What this task involves: Give the listing below again in full, exactly as written.

Source material:
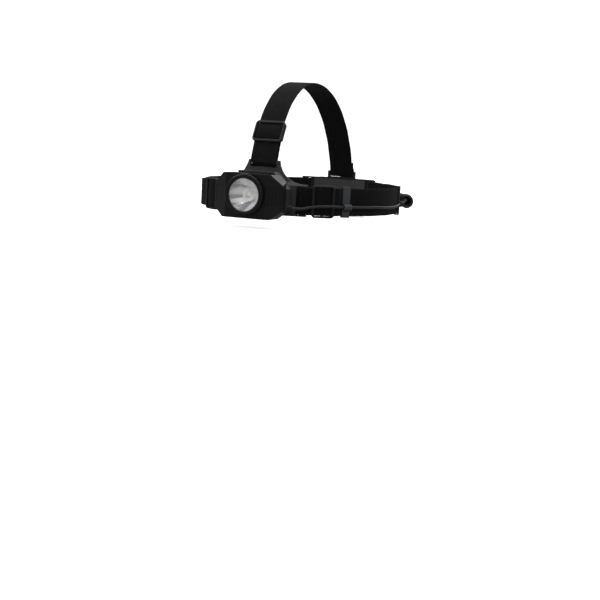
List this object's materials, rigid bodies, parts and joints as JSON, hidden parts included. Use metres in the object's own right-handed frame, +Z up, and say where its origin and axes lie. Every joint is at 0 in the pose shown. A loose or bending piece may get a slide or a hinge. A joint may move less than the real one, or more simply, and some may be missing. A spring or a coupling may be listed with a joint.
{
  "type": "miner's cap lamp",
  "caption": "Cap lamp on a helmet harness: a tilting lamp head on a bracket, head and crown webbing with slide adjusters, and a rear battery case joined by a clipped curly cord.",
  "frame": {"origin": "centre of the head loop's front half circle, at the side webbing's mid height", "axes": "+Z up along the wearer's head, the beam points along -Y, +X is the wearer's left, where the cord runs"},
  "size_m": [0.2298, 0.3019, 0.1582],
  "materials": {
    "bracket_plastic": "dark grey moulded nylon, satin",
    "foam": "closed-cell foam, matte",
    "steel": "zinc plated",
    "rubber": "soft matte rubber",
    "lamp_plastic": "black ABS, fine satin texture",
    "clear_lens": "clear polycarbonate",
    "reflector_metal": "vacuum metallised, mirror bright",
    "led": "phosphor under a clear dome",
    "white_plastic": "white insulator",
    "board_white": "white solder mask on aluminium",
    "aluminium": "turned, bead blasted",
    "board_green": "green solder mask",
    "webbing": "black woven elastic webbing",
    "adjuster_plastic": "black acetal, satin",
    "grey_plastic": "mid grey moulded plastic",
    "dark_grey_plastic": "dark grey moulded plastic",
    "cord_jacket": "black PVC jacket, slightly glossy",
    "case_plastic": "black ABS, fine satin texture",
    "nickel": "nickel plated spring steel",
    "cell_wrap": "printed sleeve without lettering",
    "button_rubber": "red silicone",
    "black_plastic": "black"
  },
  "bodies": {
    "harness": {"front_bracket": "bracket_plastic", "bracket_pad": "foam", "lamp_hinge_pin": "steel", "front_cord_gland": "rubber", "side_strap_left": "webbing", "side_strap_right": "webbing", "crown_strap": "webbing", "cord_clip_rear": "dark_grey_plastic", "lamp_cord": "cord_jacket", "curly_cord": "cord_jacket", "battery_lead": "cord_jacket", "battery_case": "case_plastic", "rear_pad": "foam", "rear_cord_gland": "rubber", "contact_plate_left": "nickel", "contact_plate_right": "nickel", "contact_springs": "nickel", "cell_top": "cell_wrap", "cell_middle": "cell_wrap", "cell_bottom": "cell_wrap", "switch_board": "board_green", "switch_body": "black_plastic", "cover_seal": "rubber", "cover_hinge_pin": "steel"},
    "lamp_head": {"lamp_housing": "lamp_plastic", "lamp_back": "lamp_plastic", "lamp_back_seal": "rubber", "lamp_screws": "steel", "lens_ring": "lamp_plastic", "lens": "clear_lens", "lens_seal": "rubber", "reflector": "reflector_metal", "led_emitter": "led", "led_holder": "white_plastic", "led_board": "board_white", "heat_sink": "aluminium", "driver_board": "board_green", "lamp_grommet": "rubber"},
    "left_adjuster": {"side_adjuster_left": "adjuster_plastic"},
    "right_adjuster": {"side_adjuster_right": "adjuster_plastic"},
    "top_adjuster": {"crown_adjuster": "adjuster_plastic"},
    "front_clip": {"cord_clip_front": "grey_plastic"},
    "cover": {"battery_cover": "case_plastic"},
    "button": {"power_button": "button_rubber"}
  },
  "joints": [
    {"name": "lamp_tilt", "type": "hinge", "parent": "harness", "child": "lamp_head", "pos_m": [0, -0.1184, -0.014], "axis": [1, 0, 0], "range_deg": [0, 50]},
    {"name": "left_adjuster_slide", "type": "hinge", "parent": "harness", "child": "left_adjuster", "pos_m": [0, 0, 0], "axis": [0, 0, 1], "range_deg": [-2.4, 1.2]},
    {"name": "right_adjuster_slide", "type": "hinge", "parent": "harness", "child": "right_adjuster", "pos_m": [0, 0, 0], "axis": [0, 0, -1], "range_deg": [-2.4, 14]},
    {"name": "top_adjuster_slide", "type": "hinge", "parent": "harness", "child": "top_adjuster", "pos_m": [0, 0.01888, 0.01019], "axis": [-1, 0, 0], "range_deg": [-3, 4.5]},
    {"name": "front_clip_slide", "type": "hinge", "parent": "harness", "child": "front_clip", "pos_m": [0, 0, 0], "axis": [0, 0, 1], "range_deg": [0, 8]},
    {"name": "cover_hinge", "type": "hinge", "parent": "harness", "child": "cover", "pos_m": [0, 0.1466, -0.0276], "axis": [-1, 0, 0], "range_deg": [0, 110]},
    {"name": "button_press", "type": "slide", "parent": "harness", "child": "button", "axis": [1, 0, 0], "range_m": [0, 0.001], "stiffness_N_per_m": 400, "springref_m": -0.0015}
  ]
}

Full answer:
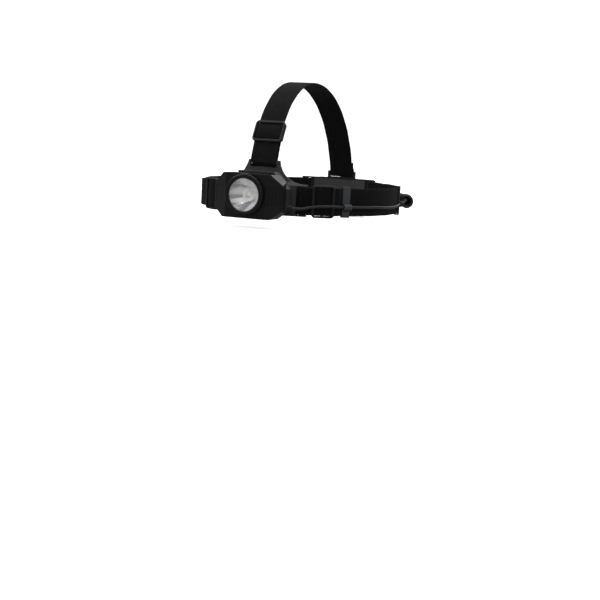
List this object's materials, rigid bodies, parts and joints as JSON, hidden parts included. Use metres in the object's own right-handed frame, +Z up, and say where its origin and axes lie. Every joint is at 0 in the pose shown. A loose or bending piece may get a slide or a hinge. A joint may move less than the real one, or more simply, and some may be missing. A spring or a coupling may be listed with a joint.
{
  "type": "miner's cap lamp",
  "caption": "Cap lamp on a helmet harness: a tilting lamp head on a bracket, head and crown webbing with slide adjusters, and a rear battery case joined by a clipped curly cord.",
  "frame": {"origin": "centre of the head loop's front half circle, at the side webbing's mid height", "axes": "+Z up along the wearer's head, the beam points along -Y, +X is the wearer's left, where the cord runs"},
  "size_m": [0.2298, 0.3019, 0.1582],
  "materials": {
    "bracket_plastic": "dark grey moulded nylon, satin",
    "foam": "closed-cell foam, matte",
    "steel": "zinc plated",
    "rubber": "soft matte rubber",
    "lamp_plastic": "black ABS, fine satin texture",
    "clear_lens": "clear polycarbonate",
    "reflector_metal": "vacuum metallised, mirror bright",
    "led": "phosphor under a clear dome",
    "white_plastic": "white insulator",
    "board_white": "white solder mask on aluminium",
    "aluminium": "turned, bead blasted",
    "board_green": "green solder mask",
    "webbing": "black woven elastic webbing",
    "adjuster_plastic": "black acetal, satin",
    "grey_plastic": "mid grey moulded plastic",
    "dark_grey_plastic": "dark grey moulded plastic",
    "cord_jacket": "black PVC jacket, slightly glossy",
    "case_plastic": "black ABS, fine satin texture",
    "nickel": "nickel plated spring steel",
    "cell_wrap": "printed sleeve without lettering",
    "button_rubber": "red silicone",
    "black_plastic": "black"
  },
  "bodies": {
    "harness": {"front_bracket": "bracket_plastic", "bracket_pad": "foam", "lamp_hinge_pin": "steel", "front_cord_gland": "rubber", "side_strap_left": "webbing", "side_strap_right": "webbing", "crown_strap": "webbing", "cord_clip_rear": "dark_grey_plastic", "lamp_cord": "cord_jacket", "curly_cord": "cord_jacket", "battery_lead": "cord_jacket", "battery_case": "case_plastic", "rear_pad": "foam", "rear_cord_gland": "rubber", "contact_plate_left": "nickel", "contact_plate_right": "nickel", "contact_springs": "nickel", "cell_top": "cell_wrap", "cell_middle": "cell_wrap", "cell_bottom": "cell_wrap", "switch_board": "board_green", "switch_body": "black_plastic", "cover_seal": "rubber", "cover_hinge_pin": "steel"},
    "lamp_head": {"lamp_housing": "lamp_plastic", "lamp_back": "lamp_plastic", "lamp_back_seal": "rubber", "lamp_screws": "steel", "lens_ring": "lamp_plastic", "lens": "clear_lens", "lens_seal": "rubber", "reflector": "reflector_metal", "led_emitter": "led", "led_holder": "white_plastic", "led_board": "board_white", "heat_sink": "aluminium", "driver_board": "board_green", "lamp_grommet": "rubber"},
    "left_adjuster": {"side_adjuster_left": "adjuster_plastic"},
    "right_adjuster": {"side_adjuster_right": "adjuster_plastic"},
    "top_adjuster": {"crown_adjuster": "adjuster_plastic"},
    "front_clip": {"cord_clip_front": "grey_plastic"},
    "cover": {"battery_cover": "case_plastic"},
    "button": {"power_button": "button_rubber"}
  },
  "joints": [
    {"name": "lamp_tilt", "type": "hinge", "parent": "harness", "child": "lamp_head", "pos_m": [0, -0.1184, -0.014], "axis": [1, 0, 0], "range_deg": [0, 50]},
    {"name": "left_adjuster_slide", "type": "hinge", "parent": "harness", "child": "left_adjuster", "pos_m": [0, 0, 0], "axis": [0, 0, 1], "range_deg": [-2.4, 1.2]},
    {"name": "right_adjuster_slide", "type": "hinge", "parent": "harness", "child": "right_adjuster", "pos_m": [0, 0, 0], "axis": [0, 0, -1], "range_deg": [-2.4, 14]},
    {"name": "top_adjuster_slide", "type": "hinge", "parent": "harness", "child": "top_adjuster", "pos_m": [0, 0.01888, 0.01019], "axis": [-1, 0, 0], "range_deg": [-3, 4.5]},
    {"name": "front_clip_slide", "type": "hinge", "parent": "harness", "child": "front_clip", "pos_m": [0, 0, 0], "axis": [0, 0, 1], "range_deg": [0, 8]},
    {"name": "cover_hinge", "type": "hinge", "parent": "harness", "child": "cover", "pos_m": [0, 0.1466, -0.0276], "axis": [-1, 0, 0], "range_deg": [0, 110]},
    {"name": "button_press", "type": "slide", "parent": "harness", "child": "button", "axis": [1, 0, 0], "range_m": [0, 0.001], "stiffness_N_per_m": 400, "springref_m": -0.0015}
  ]
}